Debug Your CI
Use Everr to investigate CI failures and regressions.
Everr keeps GitHub Actions run metadata, job and step status, and step logs together so your coding assistant can investigate a failing run without asking you to paste screenshots, terminal output, or raw GitHub Actions logs into chat.
The intended flow is assistant-led: you describe the failing branch, commit, pull request, or run, and the assistant uses Everr as its CI debugging context.
Set up the assistant
Install the bundled Everr skills for your coding assistant. The
important one for CI is everr-working-with-ci; it teaches the
assistant how to start from structured run data, drill into failed jobs
and steps, fetch the right log slice, compare historical failures when
needed, and watch the follow-up run after a fix.
See Skills for installation and management.
Your assistant also needs terminal access in the repository where the failure happened. Everr resolves repository, branch, and commit context from that checkout, which keeps the debugging session anchored to the same code the assistant can edit.
Ask for the outcome
Ask the assistant for the result you want, not for low-level steps. Good prompts give it a target and an expected deliverable:
CI is failing on my current branch. Find the failing job, identify the cause, fix it if the fix is local, and verify the next run.
Debug GitHub Actions run 1234567890. Tell me whether this is a flaky test or a real regression, then propose the smallest fix.
The PR checks are red. Use Everr to inspect the failed run and open a patch if the failure is actionable.

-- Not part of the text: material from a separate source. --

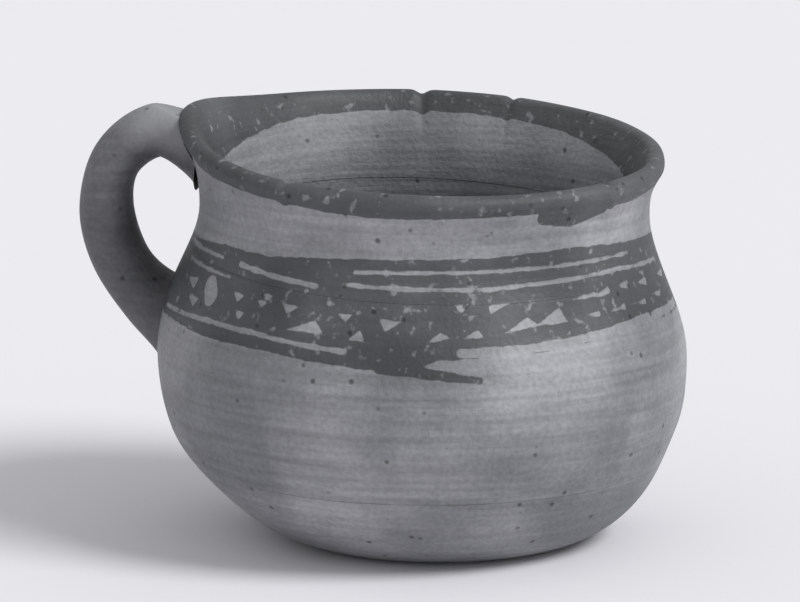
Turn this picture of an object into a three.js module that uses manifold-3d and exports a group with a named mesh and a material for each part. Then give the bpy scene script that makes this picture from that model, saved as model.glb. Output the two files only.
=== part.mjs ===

The assistant should return a concise diagnosis: what failed, where the evidence came from, whether history suggests flakiness or a regression, what changed, and what verification is still running or already passed.
What the assistant does
With everr-working-with-ci installed, the assistant follows a
consistent investigation path:
- Identify the target run from the current branch, commit, PR context, or run id you provided.
- Read structured run state before reading logs, so it knows which workflow, job, and step failed.
- Fetch only the relevant log slice for the failed step instead of dumping entire job logs into context.
- Use historical telemetry when the answer depends on patterns across runs, such as flaky tests, repeated timeouts, or slow jobs.
- Explain the evidence and make the smallest code or configuration change that addresses the failure.
- Watch the follow-up CI run and report the final state.
That keeps the debugging loop narrow. The assistant spends its context budget on the failing job, the relevant code, and the verification signal rather than on copied logs.
When history matters
Some failures are not explained by a single log line. Ask the assistant to compare history when you see symptoms like:
- A test that fails intermittently.
- A job that times out after usually passing.
- A workflow that became slower over several runs.
- A dependency install or network step that fails outside your code.
- A failure that only appears on one branch, matrix value, or retry attempt.
Everr stores CI telemetry as queryable data, so the assistant can look for repeated test names, packages, branches, workflows, and run attempts before deciding whether a failure is flaky or caused by your change.
If the assistant gets stuck
If the assistant says it cannot find the run, ask it to verify:
- It is running from the repository that owns the failing workflow.
- The branch, commit, pull request, or run id you gave it matches the failure you care about.
- The GitHub App is connected for the repository.
- Existing run history has been imported if you are asking about an old run.
If the assistant finds the run but not enough detail, ask it to inspect the failed job and step before drawing conclusions. The most useful answers come from structured run data first, targeted logs second, and historical telemetry only when the failure needs comparison.